--- WHAT IS EXPECTED ---
Lines containing the string "from" are to be collected in full.

--- ROWS ---

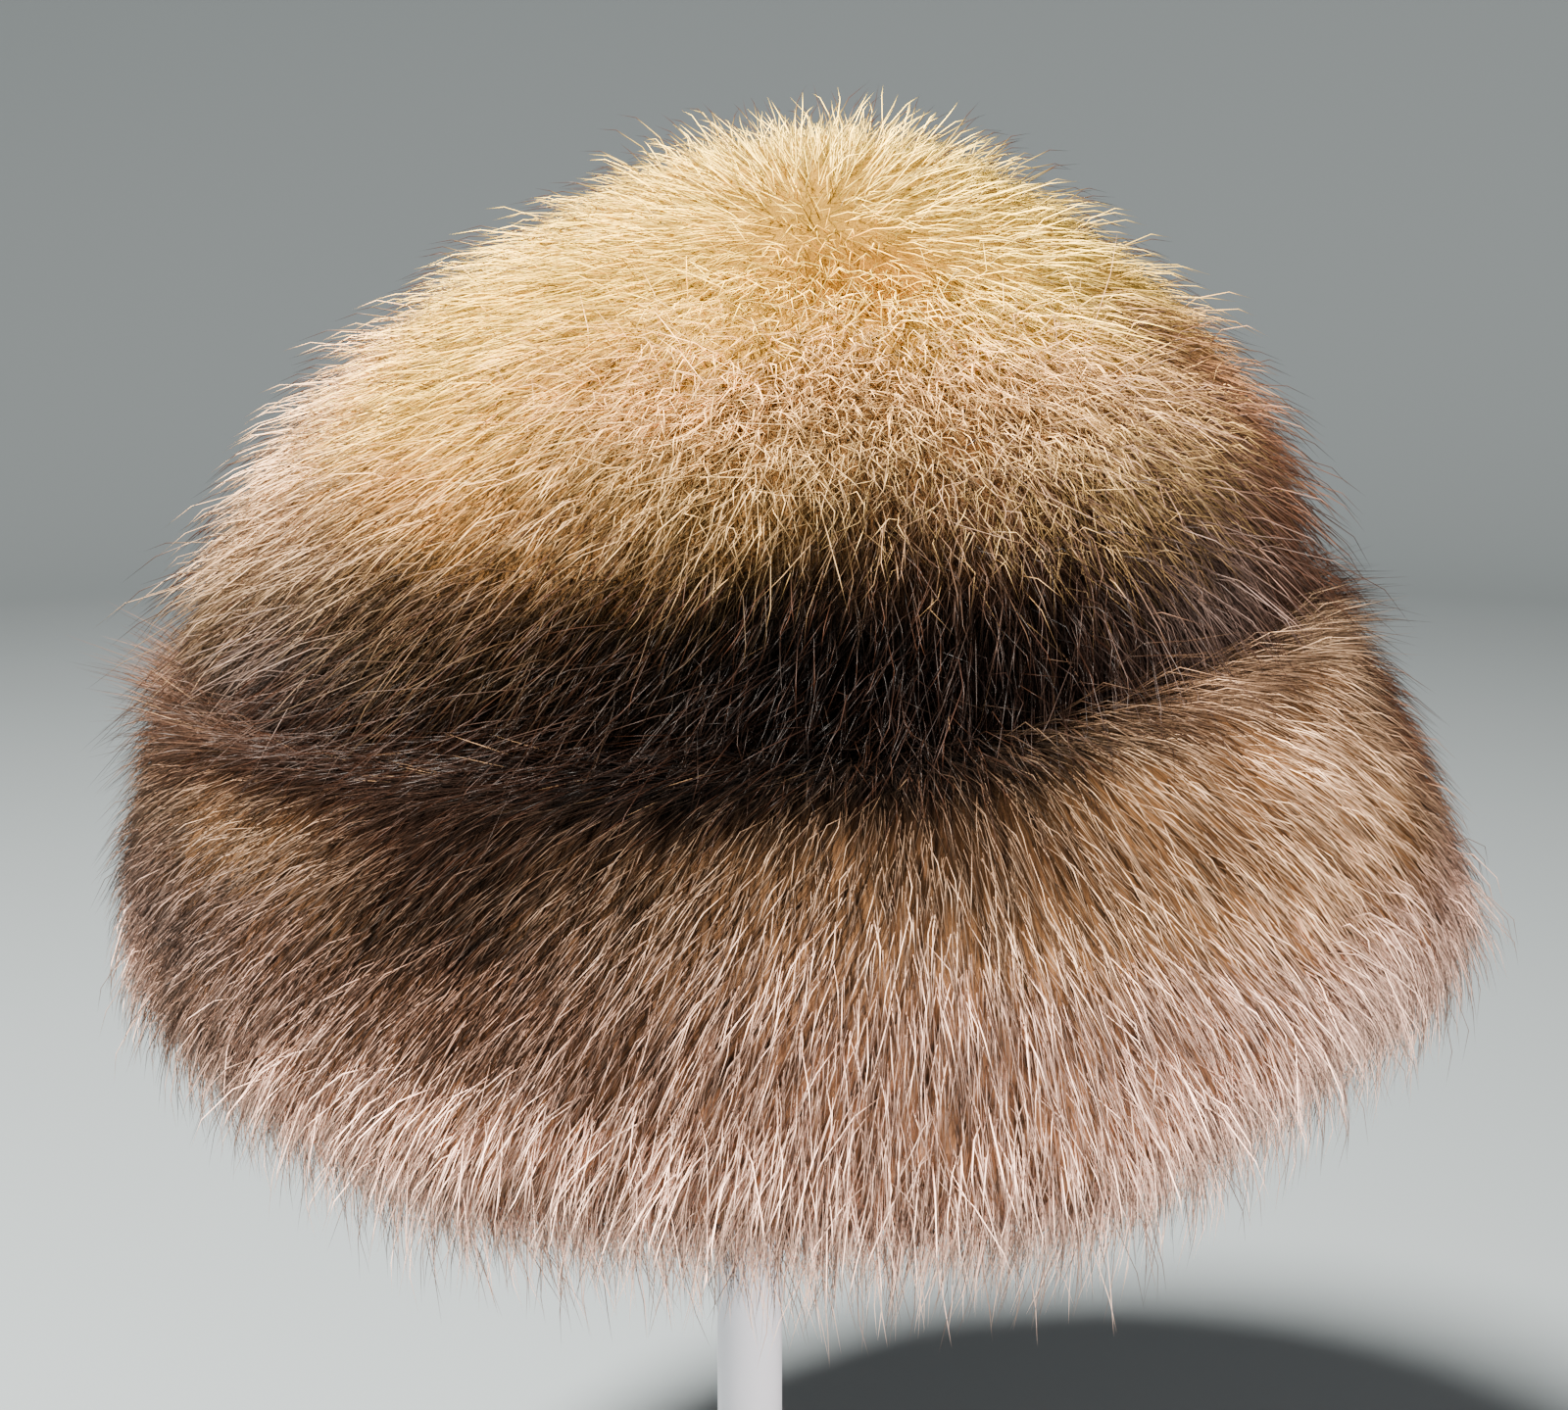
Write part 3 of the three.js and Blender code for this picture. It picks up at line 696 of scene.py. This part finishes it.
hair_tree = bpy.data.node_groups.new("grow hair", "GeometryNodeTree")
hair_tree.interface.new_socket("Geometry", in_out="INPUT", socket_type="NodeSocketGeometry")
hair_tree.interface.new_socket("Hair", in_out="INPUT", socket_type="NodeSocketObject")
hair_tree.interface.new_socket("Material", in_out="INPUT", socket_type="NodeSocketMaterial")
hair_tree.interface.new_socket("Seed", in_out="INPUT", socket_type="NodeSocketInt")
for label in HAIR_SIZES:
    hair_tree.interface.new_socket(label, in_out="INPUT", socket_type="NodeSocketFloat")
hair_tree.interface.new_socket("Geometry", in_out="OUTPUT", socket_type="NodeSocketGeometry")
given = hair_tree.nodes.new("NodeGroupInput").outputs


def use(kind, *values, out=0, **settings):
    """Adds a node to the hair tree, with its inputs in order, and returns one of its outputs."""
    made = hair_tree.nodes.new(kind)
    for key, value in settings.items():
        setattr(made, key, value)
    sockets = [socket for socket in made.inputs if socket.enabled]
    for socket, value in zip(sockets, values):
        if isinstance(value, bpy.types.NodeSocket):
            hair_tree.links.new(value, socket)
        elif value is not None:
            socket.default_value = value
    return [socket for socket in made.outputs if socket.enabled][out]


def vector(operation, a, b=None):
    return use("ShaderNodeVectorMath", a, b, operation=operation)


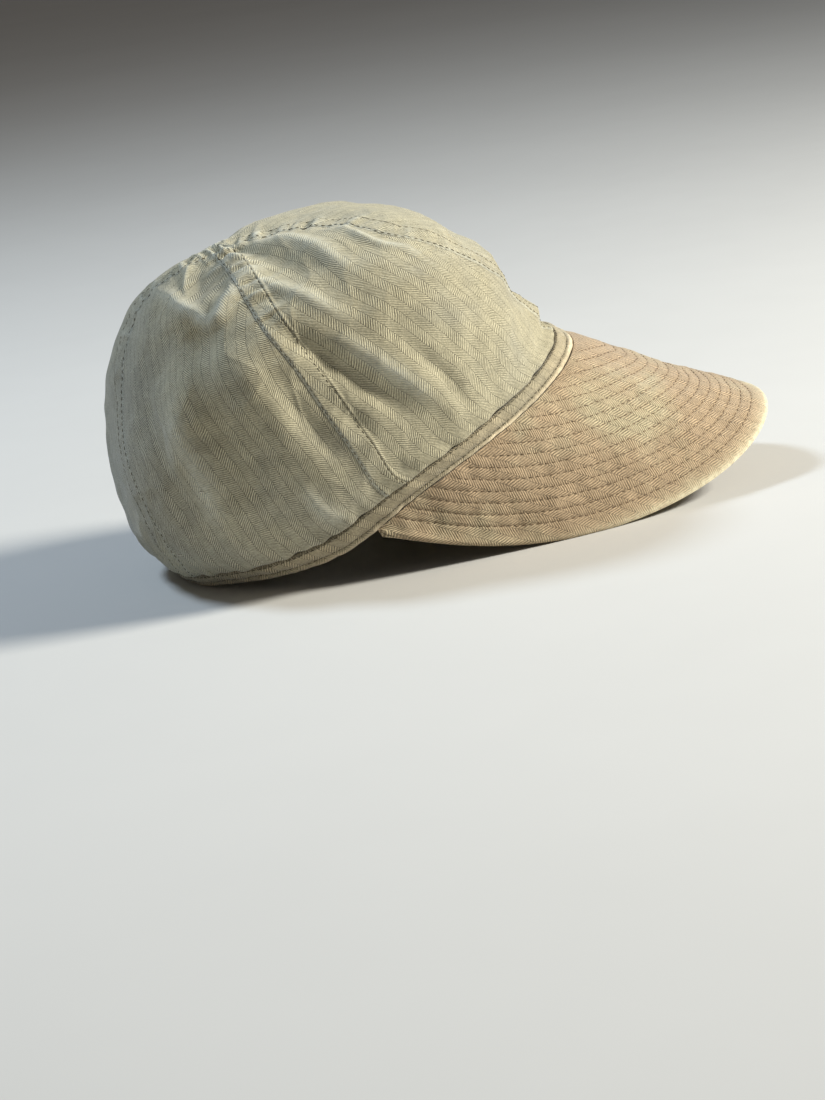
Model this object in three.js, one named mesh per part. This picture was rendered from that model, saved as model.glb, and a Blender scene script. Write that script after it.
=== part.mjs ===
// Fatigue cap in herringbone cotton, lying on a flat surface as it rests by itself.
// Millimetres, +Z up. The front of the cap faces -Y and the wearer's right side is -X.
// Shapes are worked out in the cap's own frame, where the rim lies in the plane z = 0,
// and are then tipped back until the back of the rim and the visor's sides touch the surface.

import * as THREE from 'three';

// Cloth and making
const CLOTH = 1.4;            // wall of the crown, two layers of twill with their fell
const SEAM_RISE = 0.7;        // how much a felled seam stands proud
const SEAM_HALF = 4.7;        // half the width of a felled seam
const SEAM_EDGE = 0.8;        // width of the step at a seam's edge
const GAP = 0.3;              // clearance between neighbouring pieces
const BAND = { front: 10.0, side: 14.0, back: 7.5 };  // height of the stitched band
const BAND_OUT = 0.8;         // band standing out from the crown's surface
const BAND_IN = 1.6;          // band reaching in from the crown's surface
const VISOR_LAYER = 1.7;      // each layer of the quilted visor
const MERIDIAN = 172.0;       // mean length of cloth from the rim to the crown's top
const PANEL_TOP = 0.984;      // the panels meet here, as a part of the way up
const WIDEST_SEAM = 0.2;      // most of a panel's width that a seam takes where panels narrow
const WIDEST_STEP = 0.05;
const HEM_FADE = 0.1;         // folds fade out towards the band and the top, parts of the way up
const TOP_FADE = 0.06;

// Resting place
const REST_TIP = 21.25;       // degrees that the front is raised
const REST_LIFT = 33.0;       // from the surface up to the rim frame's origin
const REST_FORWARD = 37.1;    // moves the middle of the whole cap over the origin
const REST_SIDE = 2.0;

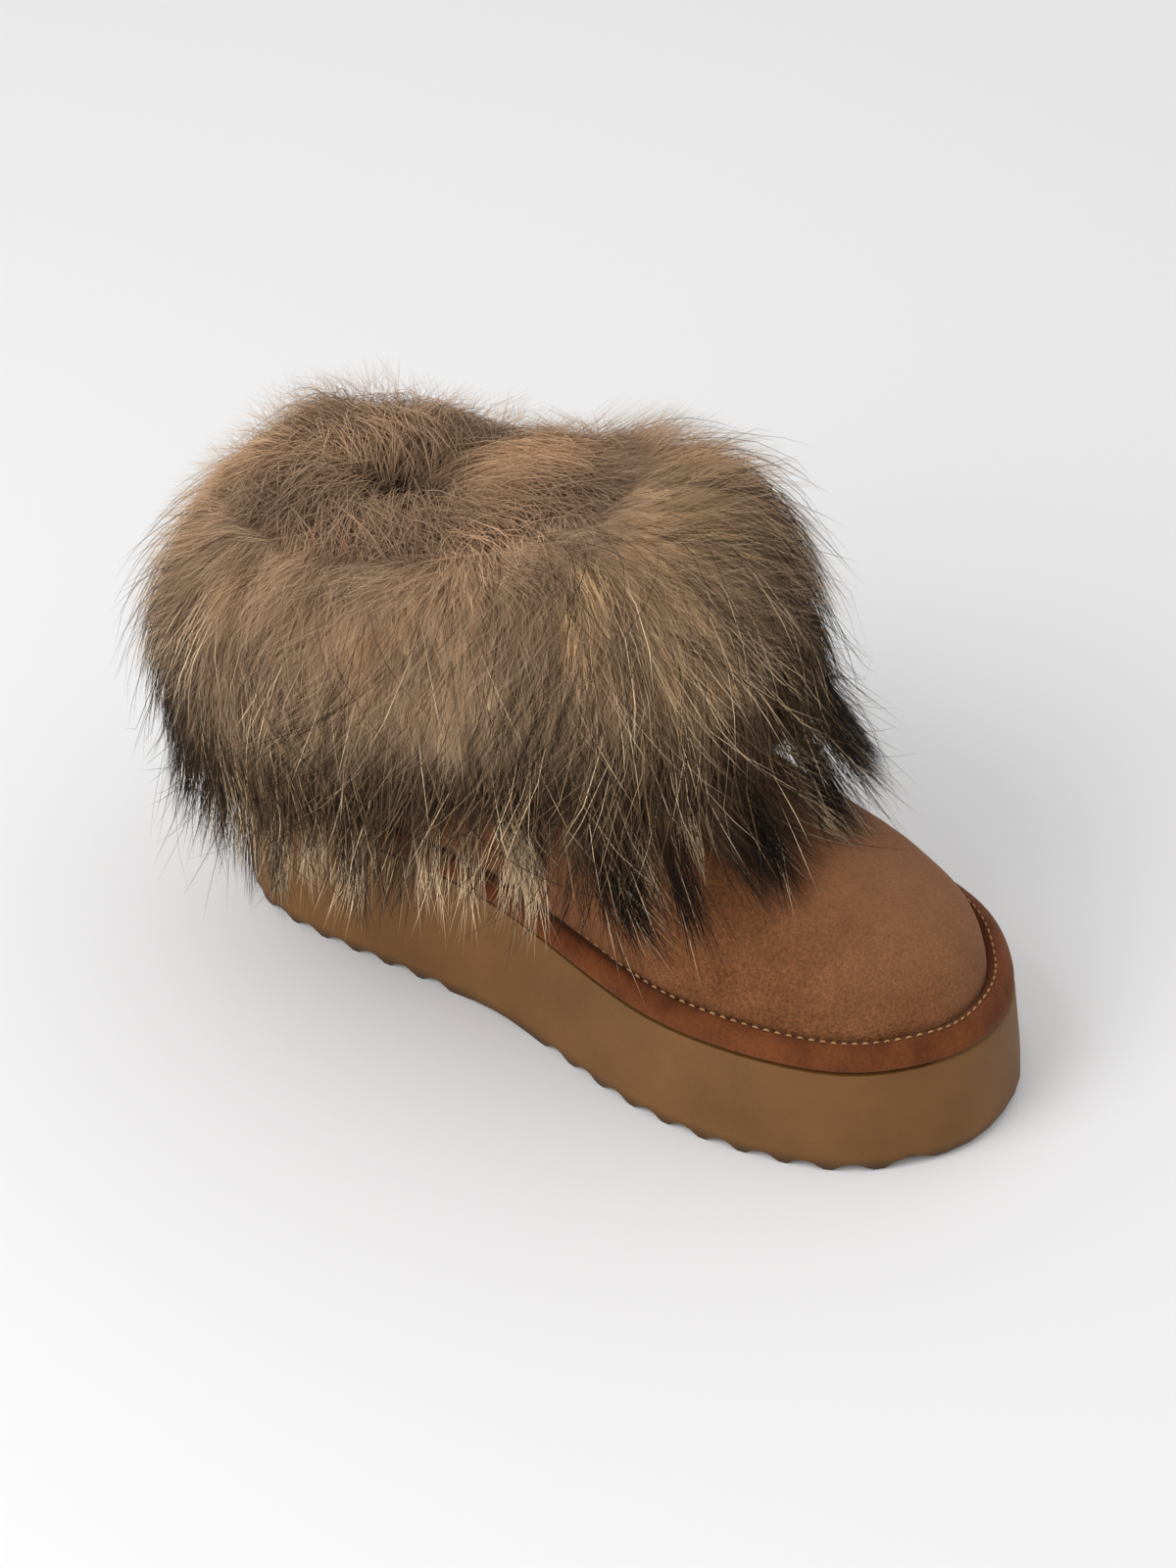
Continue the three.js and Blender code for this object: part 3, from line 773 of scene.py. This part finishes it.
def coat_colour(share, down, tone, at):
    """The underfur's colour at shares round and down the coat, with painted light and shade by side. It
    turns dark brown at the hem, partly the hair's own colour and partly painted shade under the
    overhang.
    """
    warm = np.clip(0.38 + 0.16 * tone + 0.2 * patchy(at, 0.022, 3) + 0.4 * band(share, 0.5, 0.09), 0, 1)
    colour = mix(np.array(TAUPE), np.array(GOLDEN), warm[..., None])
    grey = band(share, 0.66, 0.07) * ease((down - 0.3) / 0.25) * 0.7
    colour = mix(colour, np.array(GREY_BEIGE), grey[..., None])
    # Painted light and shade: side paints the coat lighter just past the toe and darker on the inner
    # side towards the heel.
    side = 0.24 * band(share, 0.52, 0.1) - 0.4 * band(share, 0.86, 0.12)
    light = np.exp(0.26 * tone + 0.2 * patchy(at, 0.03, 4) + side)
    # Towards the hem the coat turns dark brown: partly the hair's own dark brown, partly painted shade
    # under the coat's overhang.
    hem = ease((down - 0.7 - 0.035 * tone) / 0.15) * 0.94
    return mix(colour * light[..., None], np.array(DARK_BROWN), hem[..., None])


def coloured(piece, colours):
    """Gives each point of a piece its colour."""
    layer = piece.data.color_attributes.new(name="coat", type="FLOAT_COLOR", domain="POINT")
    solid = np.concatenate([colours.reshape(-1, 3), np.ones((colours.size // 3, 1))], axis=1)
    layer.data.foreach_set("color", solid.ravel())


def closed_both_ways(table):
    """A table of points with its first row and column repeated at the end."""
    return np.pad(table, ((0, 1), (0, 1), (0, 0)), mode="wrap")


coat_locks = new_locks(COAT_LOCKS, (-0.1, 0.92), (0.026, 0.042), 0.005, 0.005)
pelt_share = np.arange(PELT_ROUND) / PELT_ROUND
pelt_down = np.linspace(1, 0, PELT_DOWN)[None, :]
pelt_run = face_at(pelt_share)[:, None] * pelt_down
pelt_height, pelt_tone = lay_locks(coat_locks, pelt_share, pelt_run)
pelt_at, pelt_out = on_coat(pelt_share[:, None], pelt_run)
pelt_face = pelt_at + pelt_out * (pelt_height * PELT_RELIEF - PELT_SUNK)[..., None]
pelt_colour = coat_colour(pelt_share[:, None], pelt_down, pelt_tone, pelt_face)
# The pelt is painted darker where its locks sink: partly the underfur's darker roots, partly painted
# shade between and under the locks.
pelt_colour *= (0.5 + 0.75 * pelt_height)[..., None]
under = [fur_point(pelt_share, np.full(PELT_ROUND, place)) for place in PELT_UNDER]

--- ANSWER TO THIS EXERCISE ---
Model this object in three.js, one named mesh per part. This picture was rendered from that model, saved as model.glb, and a Blender scene script. Write that script after it.
import * as THREE from 'three';
const BAND_OUT = 0.8;         // band standing out from the crown's surface
const BAND_IN = 1.6;          // band reaching in from the crown's surface
const MERIDIAN = 172.0;       // mean length of cloth from the rim to the crown's top
const REST_LIFT = 33.0;       // from the surface up to the rim frame's origin
Continue the three.js and Blender code for this object: part 3, from line 773 of scene.py. This part finishes it.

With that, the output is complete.